Thème : alimentation, métabolisme, éducation à la santé
Le fructose, souvent pointé du doigt pour son implication dans l’obésité et le diabète, s’invite massivement dans nos assiettes via les produits ultra-transformés et les sodas (voir la présentation de son métabolisme et de ses effets). Sa forte présence vient principalement du sirop de maïs à haute teneur en fructose, largement utilisé depuis les années 1970 dans l’industrie agroalimentaire, d'abord aux États-Unis puis ensuite dans tous les pays "industrialisés". Récemment, un article publié dans la prestigieuse revue Nature bouscule notre compréhension du rôle du fructose : ce sucre favoriserait la croissance des cancers selon un mécanisme biologique inattendu.
Des chercheurs de l’Université Washington à Saint-Louis (Missouri) ont d’abord observé qu’un régime riche en fructose accélère la croissance de différentes tumeurs implantées chez la souris. Plus frappant encore, ce surcroît de croissance tumorale s’accomplit sans prise de poids, ni élévation du glucose ou perturbation de l'action de l’insuline, écartant l’hypothèse d’une conséquence indirecte liée à l’obésité ou au diabète.
Contrairement au glucose, le fructose ne stimule pas, en laboratoire, la croissance des cellules cancéreuses mises en culture : il ne semble donc pas agir directement sur les cellules tumorales. Dans le corps, après ingestion, le fructose est métabolisé principalement par le foie. Or, ce dernier ne se contente pas de le transformer en glucose mais déclenche la production importante de certains lipides, en particulier les lysophosphatidylcholines (LPC), grâce à une enzyme appelée KHK-C (Ketohexokinase-C).
Ces lipides, transportés dans le sang, sont ensuite captés par les cellules cancéreuses. Ils sont utilisés pour générer des phosphatidylcholines, le principal phospholipide des membranes cellulaires qu'elles doivent produire en grandes quantités lors de leur prolifération. L'administration de LPC à des souris a suffi à accélérer la croissance tumorale. L'inhibition pharmacologique de la KHK-C n'a eu aucun effet direct quand appliqué seulement sur les cellules cancéreuses, mais elle a diminué les taux circulants de LPC et empêché la croissance tumorale induite par le fructose in vivo quand appliquée sur les cellules du foie.

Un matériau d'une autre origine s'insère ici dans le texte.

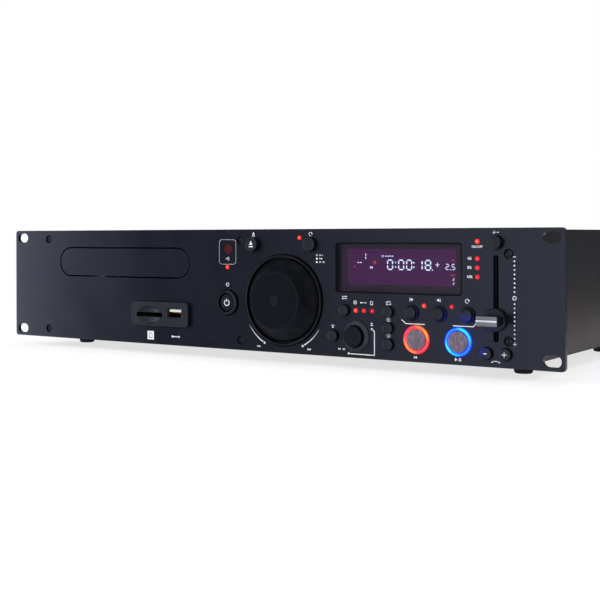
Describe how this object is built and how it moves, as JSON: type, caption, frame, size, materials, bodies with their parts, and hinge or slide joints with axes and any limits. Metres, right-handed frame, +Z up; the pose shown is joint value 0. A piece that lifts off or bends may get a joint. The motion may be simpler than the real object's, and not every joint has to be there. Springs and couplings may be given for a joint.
{
  "type": "rack-mount dj disc player",
  "caption": "Two-unit rack player for discs, memory cards and sticks, with a sliding tray, jog wheel, display, pitch fader and lit cue and play buttons.",
  "frame": {"origin": "centre of the footprint of the whole object, on the plane that the feet stand on", "axes": "+X to the right seen from the front, -Y out of the front panel, +Z up"},
  "size_m": [0.482, 0.2748, 0.096],
  "materials": {
    "anodised_panel": "satin black anodised",
    "black_plastic": "fine moulded texture",
    "bright_steel": "plated",
    "brushed_metal": "fine brushed",
    "circuit_board": "solder resist",
    "cue_light": "lit red-orange diffuser",
    "display_glass": "dark glass with lit segments",
    "foot_rubber": "matte",
    "grey_plastic": "moulded",
    "painted_steel": "dark grey powder coat",
    "play_light": "lit blue diffuser",
    "red_window": "clear dark red",
    "smoked_lens": "polished smoked acrylic",
    "soft_black": "smooth satin",
    "transformer_iron": "laminated core, dark varnish",
    "white_plastic": "moulded"
  },
  "bodies": {
    "chassis": {"front_panel": "anodised_panel", "chassis_base": "painted_steel", "top_cover": "painted_steel", "rear_panel": "painted_steel", "foot_front_left": "foot_rubber", "foot_front_right": "foot_rubber", "foot_rear_left": "foot_rubber", "foot_rear_right": "foot_rubber", "loader_frame": "soft_black", "clamp_bridge": "painted_steel", "loading_motor": "bright_steel", "jog_bezel": "black_plastic", "jog_bearing": "bright_steel", "display_lens": "smoked_lens", "display_module": "display_glass", "track_knob_collar": "black_plastic", "track_encoder": "bright_steel", "pitch_fader": "bright_steel", "power_bezel": "black_plastic", "loop_bezel": "black_plastic", "cue_ring": "cue_light", "play_ring": "play_light", "media_bay": "black_plastic", "usb_socket": "bright_steel", "card_reader": "circuit_board", "sensor_window": "red_window", "control_board": "circuit_board", "main_board": "circuit_board", "power_supply": "transformer_iron", "mains_inlet": "black_plastic", "output_jacks": "black_plastic"},
    "tray": {"disc_tray": "soft_black", "tray_door": "anodised_panel"},
    "loading_gear": {"loading_gear": "white_plastic"},
    "drive_deck": {"drive_deck": "painted_steel", "spindle_motor": "bright_steel", "guide_rod": "bright_steel"},
    "turntable": {"turntable": "soft_black"},
    "clamp_puck": {"clamp_puck": "soft_black"},
    "pickup_sled": {"pickup_sled": "grey_plastic"},
    "jog_wheel": {"jog_wheel": "soft_black"},
    "track_rotor": {"track_rotor": "bright_steel"},
    "track_knob": {"track_knob": "soft_black"},
    "pitch_fader": {"pitch_fader_cap": "brushed_metal"},
    "open_close_button": {"open_close_button": "black_plastic"},
    "jog_mode_button": {"jog_mode_button": "black_plastic"},
    "source_button": {"source_button": "black_plastic"},
    "tap_button": {"tap_button": "black_plastic"},
    "repeat_button": {"repeat_button": "black_plastic"},
    "time_button": {"time_button": "black_plastic"},
    "single_button": {"single_button": "black_plastic"},
    "pitch_button": {"pitch_button": "black_plastic"},
    "bend_minus_button": {"bend_minus_button": "black_plastic"},
    "bend_plus_button": {"bend_plus_button": "black_plastic"},
    "loop_in_button": {"loop_in_button": "black_plastic"},
    "loop_out_button": {"loop_out_button": "black_plastic"},
    "reloop_button": {"reloop_button": "black_plastic"},
    "cue_button": {"cue_button": "brushed_metal"},
    "play_button": {"play_button": "brushed_metal"},
    "power_button": {"power_button": "soft_black"}
  },
  "joints": [
    {"name": "tray_slide", "type": "slide", "parent": "chassis", "child": "tray", "axis": [0, -1, 0], "range_m": [0, 0.138]},
    {"name": "loading_gear_turn", "type": "hinge", "parent": "chassis", "child": "loading_gear", "pos_m": [-0.16165, -0.0956, 0.0633], "axis": [0, 0, 1], "range_deg": [0, 791]},
    {"name": "deck_tilt", "type": "hinge", "parent": "chassis", "child": "drive_deck", "pos_m": [-0.12005, 0.0484, 0.0615], "axis": [1, 0, 0], "range_deg": [0, 4]},
    {"name": "turntable_spin", "type": "hinge", "parent": "drive_deck", "child": "turntable", "pos_m": [-0.12005, -0.0476, 0.0728], "axis": [0, 0, 1], "continuous": true},
    {"name": "clamp_spin", "type": "hinge", "parent": "chassis", "child": "clamp_puck", "pos_m": [-0.12005, -0.0476, 0.0853], "axis": [0, 0, 1], "continuous": true},
    {"name": "sled_slide", "type": "slide", "parent": "drive_deck", "child": "pickup_sled", "axis": [0, 1, 0], "range_m": [0, 0.035]},
    {"name": "jog_turn", "type": "hinge", "parent": "chassis", "child": "jog_wheel", "pos_m": [0.0345, -0.1216, 0.0453], "axis": [0, -1, 0], "continuous": true},
    {"name": "track_turn", "type": "hinge", "parent": "chassis", "child": "track_rotor", "pos_m": [0.0935, -0.1216, 0.0224], "axis": [0, -1, 0], "continuous": true},
    {"name": "track_push", "type": "slide", "parent": "track_rotor", "child": "track_knob", "axis": [0, 1, 0], "range_m": [0, 0.0005], "stiffness_N_per_m": 2000, "springref_m": -0.0005},
    {"name": "pitch_slide", "type": "slide", "parent": "chassis", "child": "pitch_fader", "axis": [0, 0, 1], "range_m": [-0.0091, 0.0359]},
    {"name": "open_close_press", "type": "slide", "parent": "chassis", "child": "open_close_button", "axis": [0, 1, 0], "range_m": [0, 0.0006], "stiffness_N_per_m": 1500, "springref_m": -0.0006},
    {"name": "jog_mode_press", "type": "slide", "parent": "chassis", "child": "jog_mode_button", "axis": [0, 1, 0], "range_m": [0, 0.0006], "stiffness_N_per_m": 1500, "springref_m": -0.0006},
    {"name": "source_press", "type": "slide", "parent": "chassis", "child": "source_button", "axis": [0, 1, 0], "range_m": [0, 0.0006], "stiffness_N_per_m": 1500, "springref_m": -0.0006},
    {"name": "tap_press", "type": "slide", "parent": "chassis", "child": "tap_button", "axis": [0, 1, 0], "range_m": [0, 0.0006], "stiffness_N_per_m": 1500, "springref_m": -0.0006},
    {"name": "repeat_press", "type": "slide", "parent": "chassis", "child": "repeat_button", "axis": [0, 1, 0], "range_m": [0, 0.0006], "stiffness_N_per_m": 1500, "springref_m": -0.0006},
    {"name": "time_press", "type": "slide", "parent": "chassis", "child": "time_button", "axis": [0, 1, 0], "range_m": [0, 0.0006], "stiffness_N_per_m": 1500, "springref_m": -0.0006},
    {"name": "single_press", "type": "slide", "parent": "chassis", "child": "single_button", "axis": [0, 1, 0], "range_m": [0, 0.0006], "stiffness_N_per_m": 1500, "springref_m": -0.0006},
    {"name": "pitch_press", "type": "slide", "parent": "chassis", "child": "pitch_button", "axis": [0, 1, 0], "range_m": [0, 0.0006], "stiffness_N_per_m": 1500, "springref_m": -0.0006},
    {"name": "bend_minus_press", "type": "slide", "parent": "chassis", "child": "bend_minus_button", "axis": [0, 1, 0], "range_m": [0, 0.0006], "stiffness_N_per_m": 1500, "springref_m": -0.0006},
    {"name": "bend_plus_press", "type": "slide", "parent": "chassis", "child": "bend_plus_button", "axis": [0, 1, 0], "range_m": [0, 0.0006], "stiffness_N_per_m": 1500, "springref_m": -0.0006},
    {"name": "loop_in_press", "type": "slide", "parent": "chassis", "child": "loop_in_button", "axis": [0, 1, 0], "range_m": [0, 0.0006], "stiffness_N_per_m": 1500, "springref_m": -0.0006},
    {"name": "loop_out_press", "type": "slide", "parent": "chassis", "child": "loop_out_button", "axis": [0, 1, 0], "range_m": [0, 0.0006], "stiffness_N_per_m": 1500, "springref_m": -0.0006},
    {"name": "reloop_press", "type": "slide", "parent": "chassis", "child": "reloop_button", "axis": [0, 1, 0], "range_m": [0, 0.0006], "stiffness_N_per_m": 1500, "springref_m": -0.0006},
    {"name": "cue_press", "type": "slide", "parent": "chassis", "child": "cue_button", "axis": [0, 1, 0], "range_m": [0, 0.0008], "stiffness_N_per_m": 1500, "springref_m": -0.0006},
    {"name": "play_press", "type": "slide", "parent": "chassis", "child": "play_button", "axis": [0, 1, 0], "range_m": [0, 0.0008], "stiffness_N_per_m": 1500, "springref_m": -0.0006},
    {"name": "power_press", "type": "slide", "parent": "chassis", "child": "power_button", "axis": [0, 1, 0], "range_m": [0, 0.0015], "stiffness_N_per_m": 1200, "springref_m": -0.0006}
  ],
  "couplings": [
    {"joint": "loading_gear_turn", "follows": "tray_slide", "rad_per_m": 100},
    {"joint": "clamp_spin", "follows": "turntable_spin", "ratio": 1}
  ]
}
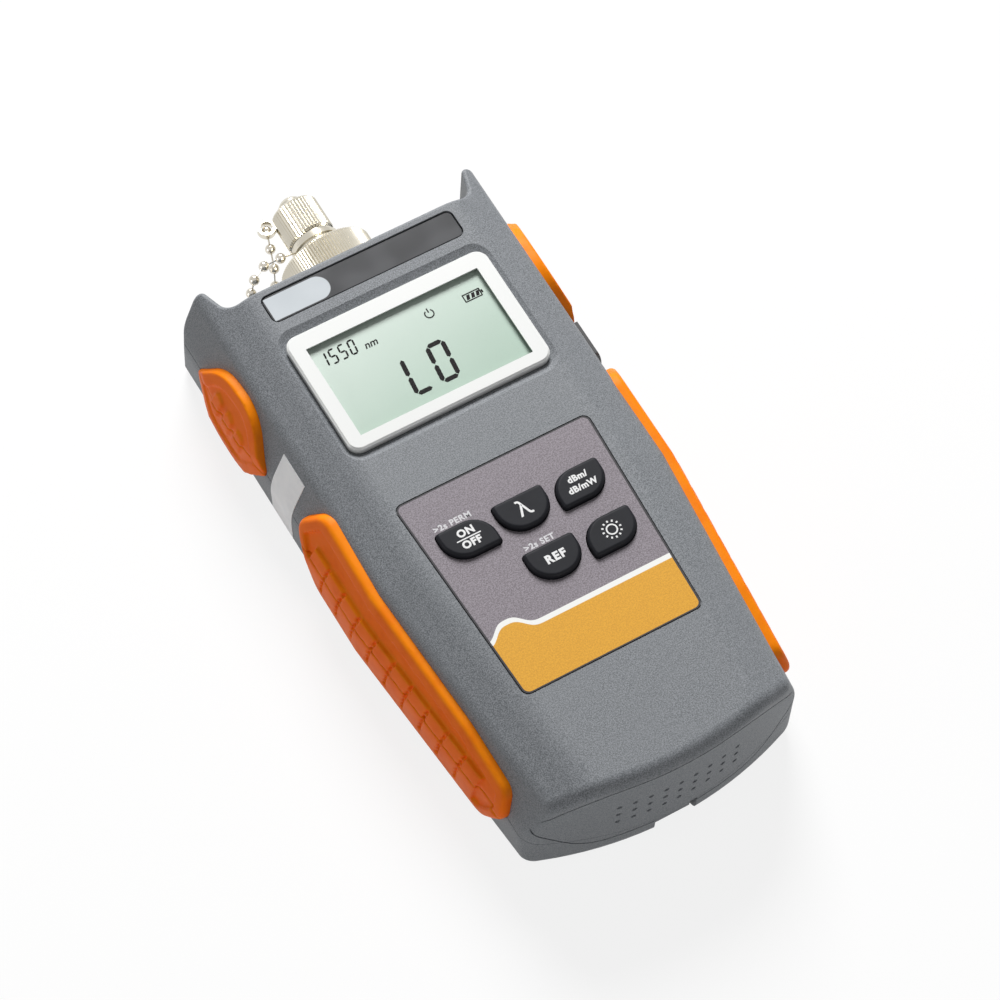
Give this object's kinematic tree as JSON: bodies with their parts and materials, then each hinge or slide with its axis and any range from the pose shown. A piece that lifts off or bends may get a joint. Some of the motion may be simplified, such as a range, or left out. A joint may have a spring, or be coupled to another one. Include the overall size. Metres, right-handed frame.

Les expériences ont été menées sur des souris avec des tumeurs de mélanome, de sein et du col de l’utérus montrant qu'il s'agit là d'un mécanisme général et non pas particulier à tel ou tel cancer.
La découverte du rôle central du foie et des lipides LPC dans ce mécanisme ouvre potentiellement la voie à des traitements novateurs. Par exemple, bloquer l’enzyme KHK-C chez les patients limiterait la fabrication des LPC et ralentirait probablement la croissance tumorale. Des médicaments visant ce nouvel acteur pourraient ainsi compléter la prise en charge des personnes atteintes de cancer.